There are targeted therapies for ER+ breast cancers, yet more than two-thirds of breast cancer deaths are attributed to metastatic ER+ disease, partly because of the therapy resistance promoted by SEMA7A, Lyons says.

> CU Cancer Center Members Receive Grants to Conduct High-Tech Research

Lyons says she and Porter will investigate what she describes as a “molecular light switch” that turns the progression of breast cancer on and off. The switch involves another molecule called SIM2s, which is associated with tumor suppression in breast cancer. Porter is a leading expert on SIM2s biology and signaling in breast cancer.

“When SEMA is on, it promotes all the things that are advantageous for the tumor and bad for the patient,” she says. “And SIM2s turns it off by preventing SEMA from being made in the first place. So, we’re looking at how we can use the switch to turn SEMA off.”

Borges will perform analysis of the molecules involved in the SIM2s/SEMA7A switch in patients “and correlate that back to how the patient responded to their therapy,” Lyons says. “So, we’ll be able to look at these molecules in our patient samples and say, OK, what was their outcome?”

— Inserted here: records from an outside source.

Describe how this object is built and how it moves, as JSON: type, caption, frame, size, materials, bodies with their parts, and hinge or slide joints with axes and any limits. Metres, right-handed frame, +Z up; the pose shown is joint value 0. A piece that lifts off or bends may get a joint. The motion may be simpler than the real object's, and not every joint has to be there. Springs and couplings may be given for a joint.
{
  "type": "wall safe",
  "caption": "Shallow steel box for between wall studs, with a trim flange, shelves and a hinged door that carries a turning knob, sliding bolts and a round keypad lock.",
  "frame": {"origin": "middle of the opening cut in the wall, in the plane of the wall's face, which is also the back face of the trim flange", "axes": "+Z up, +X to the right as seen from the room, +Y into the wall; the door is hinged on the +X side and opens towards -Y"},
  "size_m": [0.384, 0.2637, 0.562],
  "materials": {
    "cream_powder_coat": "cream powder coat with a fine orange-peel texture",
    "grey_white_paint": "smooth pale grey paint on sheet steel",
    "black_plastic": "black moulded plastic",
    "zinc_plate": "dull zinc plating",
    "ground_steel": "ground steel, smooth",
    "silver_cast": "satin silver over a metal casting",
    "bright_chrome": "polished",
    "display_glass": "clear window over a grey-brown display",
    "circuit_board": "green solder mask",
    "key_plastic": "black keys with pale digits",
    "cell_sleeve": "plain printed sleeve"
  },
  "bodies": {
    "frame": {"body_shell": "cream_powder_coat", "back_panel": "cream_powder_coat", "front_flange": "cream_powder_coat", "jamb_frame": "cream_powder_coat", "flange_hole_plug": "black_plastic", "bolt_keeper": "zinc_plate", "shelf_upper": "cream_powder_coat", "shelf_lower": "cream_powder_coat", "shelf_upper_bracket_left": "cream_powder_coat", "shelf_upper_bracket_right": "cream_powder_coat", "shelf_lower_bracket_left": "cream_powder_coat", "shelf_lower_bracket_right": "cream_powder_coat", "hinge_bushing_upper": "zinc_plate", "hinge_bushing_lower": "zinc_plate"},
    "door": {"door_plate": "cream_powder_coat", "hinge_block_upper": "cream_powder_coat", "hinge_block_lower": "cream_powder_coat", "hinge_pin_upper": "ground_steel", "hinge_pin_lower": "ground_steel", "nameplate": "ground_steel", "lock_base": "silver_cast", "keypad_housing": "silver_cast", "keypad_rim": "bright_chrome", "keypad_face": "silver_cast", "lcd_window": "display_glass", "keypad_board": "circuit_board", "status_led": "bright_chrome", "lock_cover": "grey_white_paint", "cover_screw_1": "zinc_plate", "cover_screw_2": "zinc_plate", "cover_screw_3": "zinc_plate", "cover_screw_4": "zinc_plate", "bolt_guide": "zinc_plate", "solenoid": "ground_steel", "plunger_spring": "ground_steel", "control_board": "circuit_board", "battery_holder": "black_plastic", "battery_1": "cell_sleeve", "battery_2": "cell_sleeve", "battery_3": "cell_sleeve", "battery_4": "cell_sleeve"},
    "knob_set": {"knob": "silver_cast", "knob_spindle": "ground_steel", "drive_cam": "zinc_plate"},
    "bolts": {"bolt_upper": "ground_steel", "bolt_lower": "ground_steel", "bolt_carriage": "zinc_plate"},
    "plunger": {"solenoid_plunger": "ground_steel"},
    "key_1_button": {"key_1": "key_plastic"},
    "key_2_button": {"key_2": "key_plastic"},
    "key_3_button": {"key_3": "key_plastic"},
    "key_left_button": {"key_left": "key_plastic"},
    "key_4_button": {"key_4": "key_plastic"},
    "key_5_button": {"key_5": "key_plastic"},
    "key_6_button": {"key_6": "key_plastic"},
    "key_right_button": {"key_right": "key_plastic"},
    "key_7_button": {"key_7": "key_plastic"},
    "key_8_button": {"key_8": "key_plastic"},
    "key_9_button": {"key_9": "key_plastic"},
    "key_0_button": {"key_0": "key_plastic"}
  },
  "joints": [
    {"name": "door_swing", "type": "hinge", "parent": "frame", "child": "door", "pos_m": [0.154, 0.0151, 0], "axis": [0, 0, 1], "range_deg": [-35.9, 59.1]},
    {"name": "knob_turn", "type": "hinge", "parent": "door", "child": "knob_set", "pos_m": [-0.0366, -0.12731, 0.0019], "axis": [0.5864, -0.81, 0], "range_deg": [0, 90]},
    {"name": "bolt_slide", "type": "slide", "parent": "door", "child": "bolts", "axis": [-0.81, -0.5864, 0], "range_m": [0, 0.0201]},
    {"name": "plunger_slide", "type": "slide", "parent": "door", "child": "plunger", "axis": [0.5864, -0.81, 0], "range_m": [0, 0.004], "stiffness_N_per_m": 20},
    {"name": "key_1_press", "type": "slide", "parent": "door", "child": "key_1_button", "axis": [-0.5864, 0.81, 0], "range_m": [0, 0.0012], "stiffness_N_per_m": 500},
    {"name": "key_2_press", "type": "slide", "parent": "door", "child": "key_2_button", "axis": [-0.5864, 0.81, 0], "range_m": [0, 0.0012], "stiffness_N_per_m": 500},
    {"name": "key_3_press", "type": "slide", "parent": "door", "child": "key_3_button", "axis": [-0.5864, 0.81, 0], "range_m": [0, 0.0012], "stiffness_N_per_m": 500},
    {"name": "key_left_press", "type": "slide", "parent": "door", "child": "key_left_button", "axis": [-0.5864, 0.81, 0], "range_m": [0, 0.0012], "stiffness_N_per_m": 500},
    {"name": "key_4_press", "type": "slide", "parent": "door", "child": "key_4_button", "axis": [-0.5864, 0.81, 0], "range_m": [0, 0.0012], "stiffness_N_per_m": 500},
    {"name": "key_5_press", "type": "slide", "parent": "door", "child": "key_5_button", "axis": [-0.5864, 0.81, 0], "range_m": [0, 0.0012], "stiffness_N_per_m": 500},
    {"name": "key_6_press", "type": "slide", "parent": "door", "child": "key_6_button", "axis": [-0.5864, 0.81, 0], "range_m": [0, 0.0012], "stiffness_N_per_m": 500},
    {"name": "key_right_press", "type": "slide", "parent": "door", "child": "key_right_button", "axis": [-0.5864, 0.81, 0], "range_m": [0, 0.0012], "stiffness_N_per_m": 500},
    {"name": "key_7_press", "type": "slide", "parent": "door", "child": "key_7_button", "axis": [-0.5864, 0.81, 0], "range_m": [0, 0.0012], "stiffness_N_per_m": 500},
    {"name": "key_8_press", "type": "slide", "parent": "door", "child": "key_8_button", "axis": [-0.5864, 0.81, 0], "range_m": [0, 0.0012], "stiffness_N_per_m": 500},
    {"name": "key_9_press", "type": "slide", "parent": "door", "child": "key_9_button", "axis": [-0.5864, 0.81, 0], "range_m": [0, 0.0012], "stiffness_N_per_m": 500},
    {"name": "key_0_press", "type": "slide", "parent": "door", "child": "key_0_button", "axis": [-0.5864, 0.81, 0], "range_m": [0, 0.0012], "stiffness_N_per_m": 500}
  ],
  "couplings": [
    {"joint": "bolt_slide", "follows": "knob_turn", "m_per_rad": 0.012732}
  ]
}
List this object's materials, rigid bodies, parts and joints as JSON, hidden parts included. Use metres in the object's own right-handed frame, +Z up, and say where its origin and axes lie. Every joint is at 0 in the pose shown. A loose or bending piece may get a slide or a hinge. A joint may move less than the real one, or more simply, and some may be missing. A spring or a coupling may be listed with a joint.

Lyons, meanwhile, will work in the lab to determine “whether restoring this switch via some readily available inhibitors could make patients more sensitive to their therapy and improve their outcomes. And if we can’t restore that SIM2s switch, can we turn off SEMA in some other way?”

A research partnership

Lyons and Borges have had a long and fruitful research partnership focused on breast cancer – a partnership that was highlighted by CU Anschutz Medical Campus Chancellor Don Elliman in his State of the Campus address last November. Elliman noted that the two have formed a startup biotech company, Pearl Scientific, to develop a novel monoclonal antibody therapy for breast cancer.

Lyons joined the CU School of Medicine in 1999 as a professional research assistant in the Department of Microbiology with David Barton, PhD; completed doctoral studies in molecular biology in the Department of Pathology with Steven Anderson, PhD; and moved on to a postdoctoral fellowship in the Young Women’s Breast Cancer Translational Program under the guidance of Borges and Pepper Schedin, PhD.

> Promising New Research for Metastatic Breast Cancer

Lyons’ and Borges’ research focus has been postpartum breast cancer – cancers diagnosed within 10 years of giving birth. Borges “noticed in her clinic that these women were having very bad outcomes,” Lyons says. “Many of our postpartum patients don’t respond to therapy. That research led us to find SEMA7A as a bad actor.”

Lyons says the CU Cancer Center and the CU Anschutz Medical Campus have provided “absolutely essential” resources for her team’s work, including the cancer center’s Flow Cytometry Shared Resource and Cell Technologies Shared Resource as well as the Biobank at the campus’ Colorado Center for Personalized Medicine.